My turn. Today, I arrived at work at about 3:30. Fashionably late. I asked the room (the SOC or service operations center, and the other staff who shares the room with their cubicles) how it was going. Some of them replied cheerily. Some didn't look. A couple answers came honestly "not so good." My first instinct is that a site was down, or a product was disabled, or network problems were bad, so these were what I was asking about. When I asked what I could help with, the answer came: "Nothing. Read your email from [the CEO.]" Bad things, and not everyone in the room had even heard. Asking more bluntly the less self-absorbed crew, I got the answer: The company is laying off ten percent of its employees. I'm at their HQ where at least seventy percent of us work. News spreads. The room gets quiet. Intermittently.

"Someone's gotta tell the execs what they're doing wrong. They say no lay offs until January, and then this! They can bite me," said John, dilligently defending the workforce.

"Calm down," Monica said cautiously. She wanted to make sure he didn't get fired either. No doubt both level-headed and very worried for his position and ours. The room was a-buzz when it wasn't dead quiet with this kind of banter. L. quipped about ducking out in there and doing little work, since none was expected with morale so low. Cool, as ever, he just sat around. He waited.

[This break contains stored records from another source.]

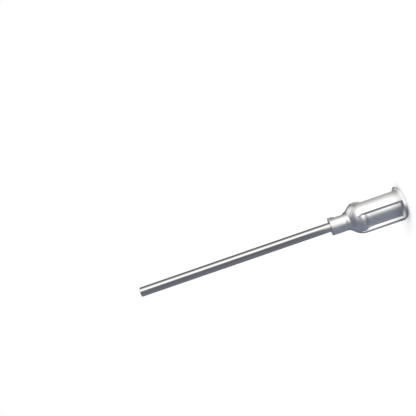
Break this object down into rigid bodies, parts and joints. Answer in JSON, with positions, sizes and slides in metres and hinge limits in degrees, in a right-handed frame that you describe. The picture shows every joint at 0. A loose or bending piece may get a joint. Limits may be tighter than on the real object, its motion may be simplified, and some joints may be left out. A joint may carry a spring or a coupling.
{
  "type": "blunt cannula",
  "caption": "Blunt cannula: a straight steel tube with a square-cut blunt tip, staked in a round aluminium hub with a tapered syringe socket and recessed grip panels.",
  "frame": {"origin": "centre of the hub's open rear end, which the part stands on", "axes": "+Z along the tube from the hub to the blunt tip; +X through the middle of the recessed panel that the neck's flat is in line with"},
  "size_m": [0.0066, 0.0066, 0.0523],
  "materials": {
    "aluminium": "satin, tumbled",
    "stainless": "drawn and polished"
  },
  "bodies": {
    "root": {"hub": "aluminium", "tube": "stainless"}
  },
  "joints": []
}
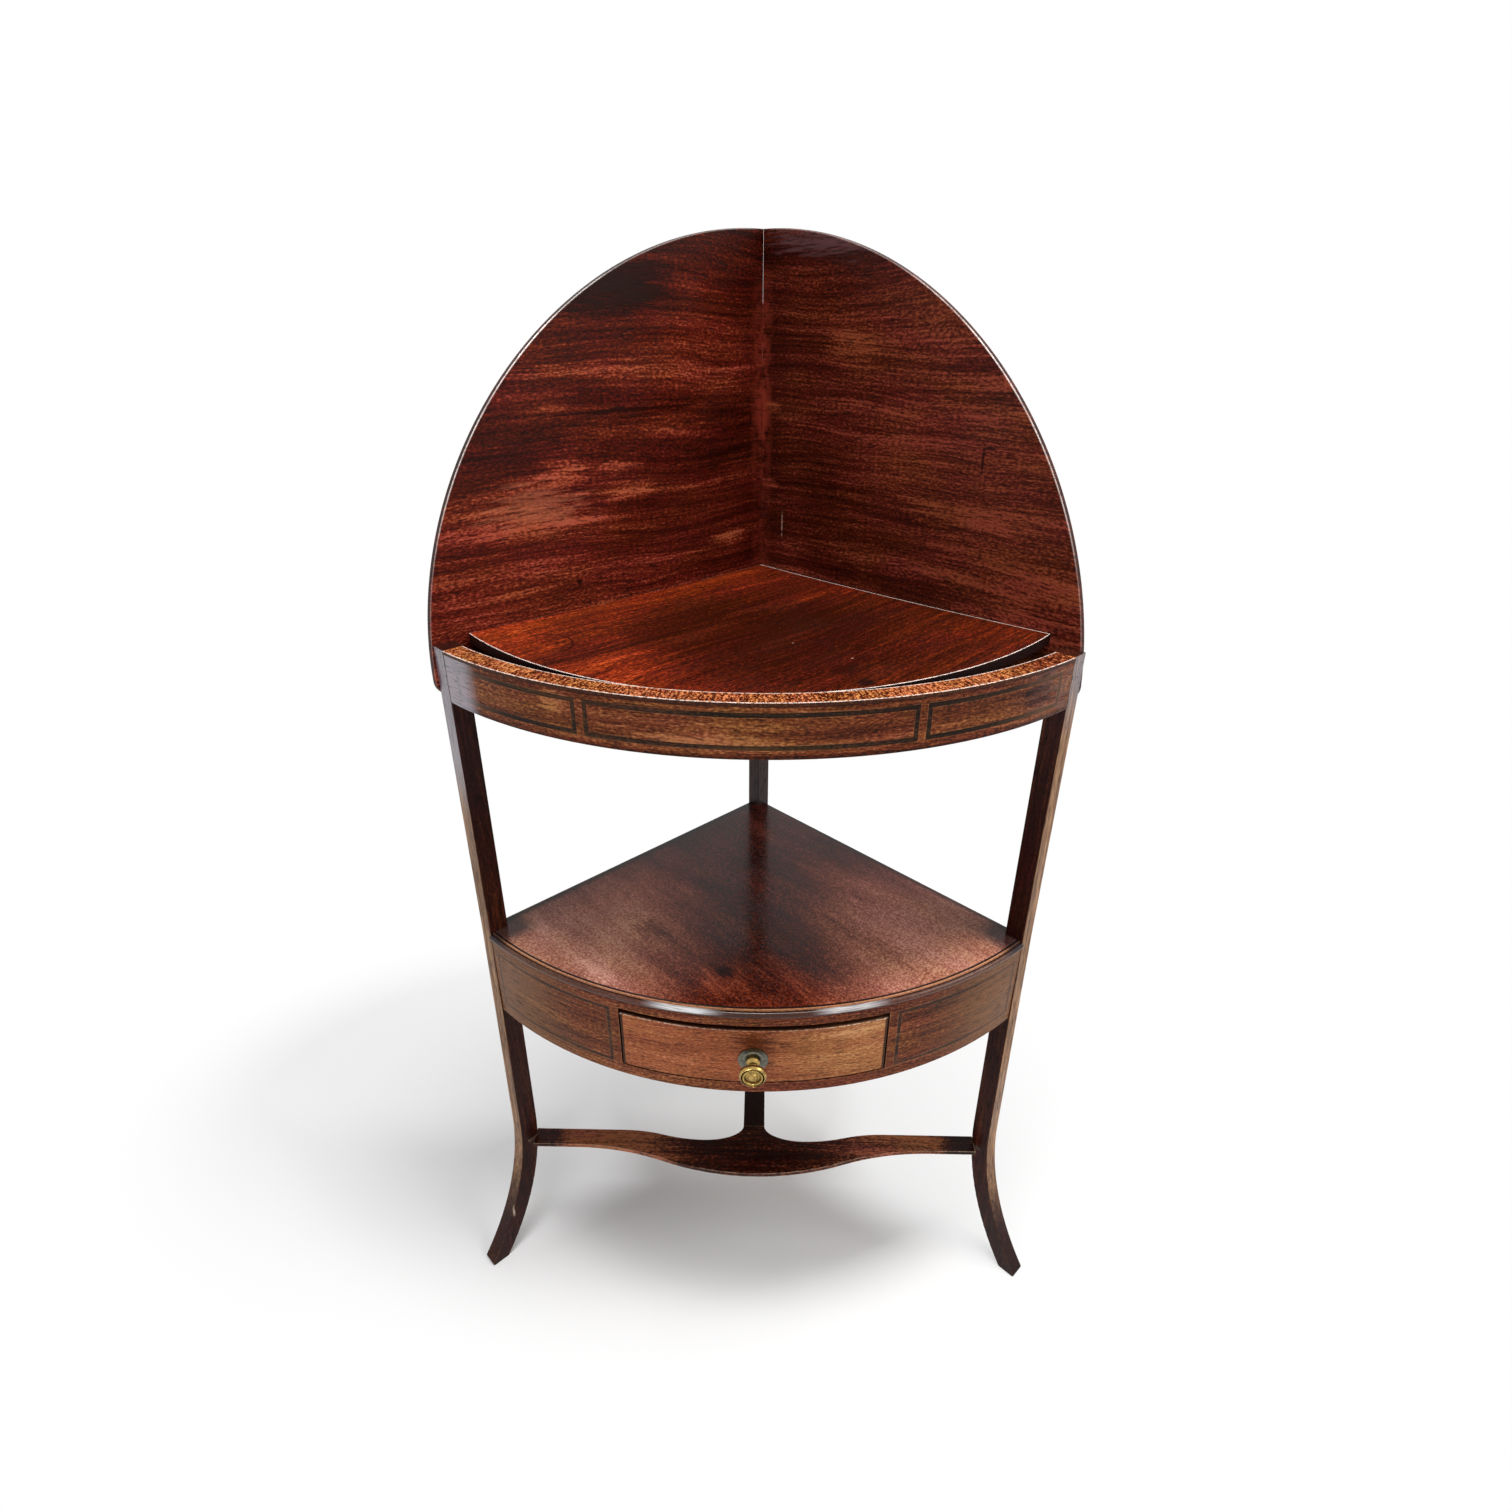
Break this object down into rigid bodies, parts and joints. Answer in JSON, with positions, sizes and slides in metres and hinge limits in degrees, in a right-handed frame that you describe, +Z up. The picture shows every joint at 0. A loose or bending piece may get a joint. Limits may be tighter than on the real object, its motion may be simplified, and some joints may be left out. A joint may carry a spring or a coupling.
{
  "type": "corner washstand",
  "caption": "Bow-front corner washstand in mahogany: splash panels, rim with a lift-off cover board, lower shelf over a drawer, swept legs and a stretcher.",
  "frame": {"origin": "bottom centre of the stand's box, on the floor, midway between the drawer knob and the back corner", "axes": "+Z up, -Y to the front where the drawer opens, +X to the stand's right as seen from the front; the back corner is at +Y"},
  "size_m": [0.6578, 0.4323, 1.1115],
  "materials": {
    "mahogany_panel": "french polished mahogany, wavy streaks, horizontal grain",
    "mahogany_lid": "french polished mahogany, orange red at the edges",
    "mahogany_leg": "polished dark mahogany",
    "mahogany_crossband": "crossbanded mahogany with short speckled grain",
    "mahogany_frieze": "polished brown mahogany veneer",
    "mahogany_shelf": "polished mahogany with slanting grain",
    "mahogany_drawer": "polished reddish mahogany veneer",
    "mahogany_stretcher": "polished mahogany",
    "mahogany_inner": "waxed mahogany",
    "secondary_wood": "unfinished oak and pine",
    "dark_string": "ebonised line inlay",
    "brass": "polished and tarnished brass",
    "screw_steel": "dull old steel"
  },
  "bodies": {
    "frame": {"splash_panel_left": "mahogany_panel", "splash_panel_right": "mahogany_panel", "front_leg_left": "mahogany_leg", "front_leg_right": "mahogany_leg", "back_leg": "mahogany_leg", "rim_band_left": "mahogany_crossband", "rim_band_centre": "mahogany_crossband", "rim_band_right": "mahogany_crossband", "upper_bow_rail": "mahogany_frieze", "lower_top_rail": "mahogany_frieze", "lower_bottom_rail": "mahogany_frieze", "lower_panel_left": "mahogany_frieze", "lower_panel_right": "mahogany_frieze", "shelf_board": "mahogany_shelf", "stretcher_front": "mahogany_stretcher", "stretcher_arm": "mahogany_stretcher", "upper_side_rail_left": "mahogany_inner", "upper_side_rail_right": "mahogany_inner", "lower_side_rail_left": "mahogany_inner", "lower_side_rail_right": "mahogany_inner", "basin_board": "mahogany_inner", "basin_board_blocks": "secondary_wood", "shelf_blocks": "secondary_wood", "drawer_runner_left": "secondary_wood", "drawer_runner_right": "secondary_wood", "drawer_guide_left": "secondary_wood", "drawer_guide_right": "secondary_wood", "drawer_stops": "secondary_wood", "upper_stringing": "dark_string", "lower_stringing": "dark_string", "splash_screws": "screw_steel"},
    "drawer": {"drawer_front": "mahogany_drawer", "drawer_side_left": "secondary_wood", "drawer_side_right": "secondary_wood", "drawer_back": "secondary_wood", "drawer_bottom": "secondary_wood", "knob": "brass", "knob_backplate": "brass", "knob_post": "brass", "knob_nut": "brass"},
    "lid": {"lid_board": "mahogany_lid"}
  },
  "joints": [
    {"name": "drawer_slide", "type": "slide", "parent": "frame", "child": "drawer", "axis": [0, -1, 0], "range_m": [0, 0.165]},
    {"name": "lid_lift", "type": "slide", "parent": "frame", "child": "lid", "axis": [0, 0, 1], "range_m": [0, 0.36]}
  ]
}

Larry's new and he asks me about it. Eventually he asks if there's any word on where the cuts are going to hit. I tell him there are more than ten people in the room, he won't see them all tomorrow. I tell him, by noon the next day, a bunch of those names are going to be gone.

There's a flood of people at this point, heading towards a big conference room down the hall and a floor away. These are directors, managers, and veterans. Just moving silently through.

It wasn't long then. First, Monica came back in with a bag straight to her desk. Silent. The room is quiet, and nobody knows. More news comes in leaked seemingly without source that Ken's going now. Light shock hits. Monica is now filling her bag with the last and walking off. They say Ken had pulled the power cord right from the wall and his workstation is off. Directors are moving through the floor right up to their employees, in front of everyone. "Have a nice day. Good luck, I hear the economy's not doing so well."

When Monica walked out, people stood up. This was the first I saw people's watery eyes. Hugs were exchanged. To me, she just said "Later, Extraodinaire." She had called me that since a tour she led, and I introduced myself as Michael, Admin Extraordinaire.

A name is heard from across the room when people go back to their desks, and L., who'd been ducking out there and keeping his head low behind me cool as always, he stands up. "No. No. They wouldn't let him go, NOT him. No, I will cry. I will cry. You're kidding me."

People shake their heads at him, somber. He walks straight out of the room, his new Mac on the desk.

I announce I'm going for a cigarette, but I go talk to Lars. His team is safe, looks like most of that floor is. I talk to him and he says I'm probably safe, but his IMs have been basically his RSS feed on who's gone NOW. This is when I hear Lisa's name, and I go smoke my cigarette. Which broke, so the last half I smoke unfiltered. I take the elevator to nine, and there's Lisa with a box, and a lot of quiet people. The one person I hugged. "Onto the next thing."

That's got to be one of the most interesting people I ever met. A storm chaser, a systems expert, and a tech for south pole researchers who was in Antarctica for around two years. Unfortunately, I don't trust the world not to show prejudice to her as a transgendered person whose name was likely not always Lisa.

Back in the SOC, John is fuming. Maybe about Monica, or Steve. "Well, Mr. [CEO], you've just decimated leadership. Are we go for the build?"

People are ending their usual workdays now, but no one is sure who will be coming back.